En dehors de la région méditerranéenne, les impacts devraient être moins graves, tandis que d’autres capitales européennes telles que Paris (13 515) devraient connaître une augmentation plus faible, mais tout de même significative, du nombre cumulé de décès dus au froid et à la chaleur.
D’autre part, la plupart des villes des îles britanniques et des pays scandinaves pourraient connaître une diminution nette des décès, l’une d’entre elles étant Londres (-27 455). Cette baisse du nombre de morts serait toutefois largement compensée par l’augmentation dans le reste de l’Europe, ce qui entraînerait 2,3 millions de décès supplémentaires dans l’ensemble de l’Europe.
Le professeur Antonio Gasparrini, auteur principal de l’article et responsable de l’EHM-Lab de la London School of Hygiene & Tropical Medicine (LSHTM), a déclaré : « Cette étude fournit des preuves convaincantes que la forte augmentation des décès liés à la chaleur dépassera de loin toute baisse liée au froid, ce qui entraînera une augmentation nette de la mortalité dans toute l’Europe. Ces résultats démystifient les théories proposées sur les effets « bénéfiques » du changement climatique, souvent proposées en opposition à des politiques d’atténuation vitales qui devraient être mises en œuvre dès que possible.
Cette recherche utilise les fonctions de risque de la température dans toutes les villes, en tenant compte de l’adaptation et de l’acclimatation locales et spécifiques à l’âge. Celles-ci sont combinées à des projections de températures, de population et de taux de mortalité pour estimer le nombre de décès attendus liés à la température qui peut être attribué spécifiquement aux changements de température.
Les chercheurs ont pris en compte une série de simulations climatiques et épidémiologiques pour évaluer l’incertitude associée aux estimations, dans le cadre de scénarios définis pour le sixième rapport d’évaluation du GIEC. Les chercheurs ont également calculé le nombre de morts pour des scénarios dans lesquels le risque de mortalité lié à la chaleur est réduit.

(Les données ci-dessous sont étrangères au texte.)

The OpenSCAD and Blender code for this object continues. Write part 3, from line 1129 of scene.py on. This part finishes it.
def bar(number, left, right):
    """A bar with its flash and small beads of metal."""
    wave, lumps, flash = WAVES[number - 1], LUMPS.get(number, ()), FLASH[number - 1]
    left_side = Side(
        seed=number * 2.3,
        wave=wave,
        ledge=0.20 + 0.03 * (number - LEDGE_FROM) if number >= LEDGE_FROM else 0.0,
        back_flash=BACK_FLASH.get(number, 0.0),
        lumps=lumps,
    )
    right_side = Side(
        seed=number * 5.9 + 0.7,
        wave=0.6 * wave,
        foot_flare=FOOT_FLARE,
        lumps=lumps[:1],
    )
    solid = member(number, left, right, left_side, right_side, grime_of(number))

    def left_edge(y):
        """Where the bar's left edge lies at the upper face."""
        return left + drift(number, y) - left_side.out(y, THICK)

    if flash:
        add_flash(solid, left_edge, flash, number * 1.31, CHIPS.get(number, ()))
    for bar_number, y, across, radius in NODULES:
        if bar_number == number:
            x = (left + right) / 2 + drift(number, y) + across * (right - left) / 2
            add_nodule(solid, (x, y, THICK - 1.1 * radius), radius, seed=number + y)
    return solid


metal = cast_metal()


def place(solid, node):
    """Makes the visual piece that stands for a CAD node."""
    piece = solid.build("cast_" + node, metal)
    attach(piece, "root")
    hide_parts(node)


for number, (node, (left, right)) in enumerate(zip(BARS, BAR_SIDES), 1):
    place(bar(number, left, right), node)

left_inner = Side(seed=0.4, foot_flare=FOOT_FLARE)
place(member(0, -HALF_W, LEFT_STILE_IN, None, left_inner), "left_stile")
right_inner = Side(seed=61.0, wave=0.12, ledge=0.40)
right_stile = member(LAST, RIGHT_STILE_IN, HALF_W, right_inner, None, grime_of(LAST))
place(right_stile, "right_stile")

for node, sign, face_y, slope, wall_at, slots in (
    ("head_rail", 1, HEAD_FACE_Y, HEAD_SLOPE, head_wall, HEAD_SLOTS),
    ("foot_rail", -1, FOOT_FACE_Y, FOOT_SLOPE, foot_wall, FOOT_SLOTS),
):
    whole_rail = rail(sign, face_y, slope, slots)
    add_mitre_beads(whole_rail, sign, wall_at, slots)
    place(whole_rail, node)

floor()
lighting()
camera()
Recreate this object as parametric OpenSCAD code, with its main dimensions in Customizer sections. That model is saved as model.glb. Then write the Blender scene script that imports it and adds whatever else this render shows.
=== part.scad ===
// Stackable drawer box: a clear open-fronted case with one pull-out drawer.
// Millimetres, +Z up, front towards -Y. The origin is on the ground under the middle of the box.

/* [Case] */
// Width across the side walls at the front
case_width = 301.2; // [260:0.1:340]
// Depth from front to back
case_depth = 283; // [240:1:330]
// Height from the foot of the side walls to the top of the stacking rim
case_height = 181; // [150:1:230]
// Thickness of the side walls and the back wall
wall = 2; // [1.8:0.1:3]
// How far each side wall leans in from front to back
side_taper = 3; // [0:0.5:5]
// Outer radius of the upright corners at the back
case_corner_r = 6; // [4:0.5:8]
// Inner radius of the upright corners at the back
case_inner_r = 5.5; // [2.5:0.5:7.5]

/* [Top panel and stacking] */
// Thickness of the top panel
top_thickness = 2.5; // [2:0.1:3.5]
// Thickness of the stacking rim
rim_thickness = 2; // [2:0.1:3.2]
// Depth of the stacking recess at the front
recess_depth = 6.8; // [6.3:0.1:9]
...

Les scénarios d’adaptation élaborés dans le cadre de cette recherche informent sur le degré de réduction des risques nécessaire mais restent abstraits et n’informent pas sur les actions spécifiques à mener. De plus, cette recherche se concentre sur la température moyenne quotidienne et ne tient pas compte d’événements météorologiques spécifiques qui pourraient modifier le nombre estimé de morts, tels que les températures nocturnes extrêmes et les conditions humides.